Exercise directions: Return all the data, word for word.

Supplied information:
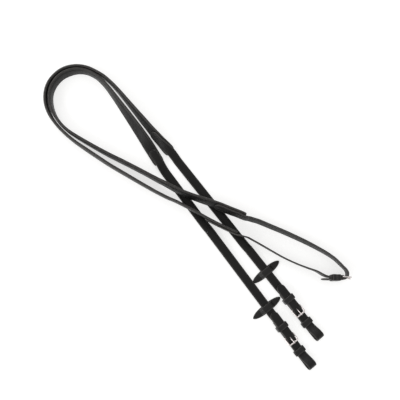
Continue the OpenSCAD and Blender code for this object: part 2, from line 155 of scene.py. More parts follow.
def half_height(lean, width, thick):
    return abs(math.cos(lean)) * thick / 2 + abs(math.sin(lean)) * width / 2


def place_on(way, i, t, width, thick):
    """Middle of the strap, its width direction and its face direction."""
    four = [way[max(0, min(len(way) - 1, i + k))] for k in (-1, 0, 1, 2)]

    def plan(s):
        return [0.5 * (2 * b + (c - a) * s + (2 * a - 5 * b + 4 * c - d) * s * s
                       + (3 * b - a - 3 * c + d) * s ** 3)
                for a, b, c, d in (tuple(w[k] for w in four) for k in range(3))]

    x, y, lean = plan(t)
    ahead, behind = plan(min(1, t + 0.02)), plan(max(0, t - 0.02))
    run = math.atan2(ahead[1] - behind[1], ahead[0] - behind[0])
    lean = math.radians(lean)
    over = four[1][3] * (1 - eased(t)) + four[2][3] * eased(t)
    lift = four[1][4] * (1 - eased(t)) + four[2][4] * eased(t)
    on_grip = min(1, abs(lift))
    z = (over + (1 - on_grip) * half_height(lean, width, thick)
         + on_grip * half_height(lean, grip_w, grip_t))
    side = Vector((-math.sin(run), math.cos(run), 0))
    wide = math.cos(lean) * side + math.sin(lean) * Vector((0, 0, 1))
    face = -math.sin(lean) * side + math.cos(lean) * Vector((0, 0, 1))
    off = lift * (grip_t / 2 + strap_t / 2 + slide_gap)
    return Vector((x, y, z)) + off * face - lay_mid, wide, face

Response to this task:
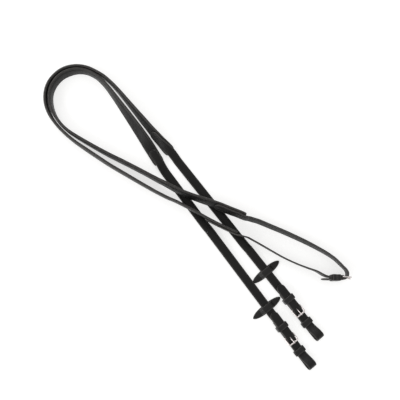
Continue the OpenSCAD and Blender code for this object: part 2, from line 155 of scene.py. More parts follow.
def half_height(lean, width, thick):
    return abs(math.cos(lean)) * thick / 2 + abs(math.sin(lean)) * width / 2


def place_on(way, i, t, width, thick):
    """Middle of the strap, its width direction and its face direction."""
    four = [way[max(0, min(len(way) - 1, i + k))] for k in (-1, 0, 1, 2)]

    def plan(s):
        return [0.5 * (2 * b + (c - a) * s + (2 * a - 5 * b + 4 * c - d) * s * s
                       + (3 * b - a - 3 * c + d) * s ** 3)
                for a, b, c, d in (tuple(w[k] for w in four) for k in range(3))]

    x, y, lean = plan(t)
    ahead, behind = plan(min(1, t + 0.02)), plan(max(0, t - 0.02))
    run = math.atan2(ahead[1] - behind[1], ahead[0] - behind[0])
    lean = math.radians(lean)
    over = four[1][3] * (1 - eased(t)) + four[2][3] * eased(t)
    lift = four[1][4] * (1 - eased(t)) + four[2][4] * eased(t)
    on_grip = min(1, abs(lift))
    z = (over + (1 - on_grip) * half_height(lean, width, thick)
         + on_grip * half_height(lean, grip_w, grip_t))
    side = Vector((-math.sin(run), math.cos(run), 0))
    wide = math.cos(lean) * side + math.sin(lean) * Vector((0, 0, 1))
    face = -math.sin(lean) * side + math.cos(lean) * Vector((0, 0, 1))
    off = lift * (grip_t / 2 + strap_t / 2 + slide_gap)
    return Vector((x, y, z)) + off * face - lay_mid, wide, face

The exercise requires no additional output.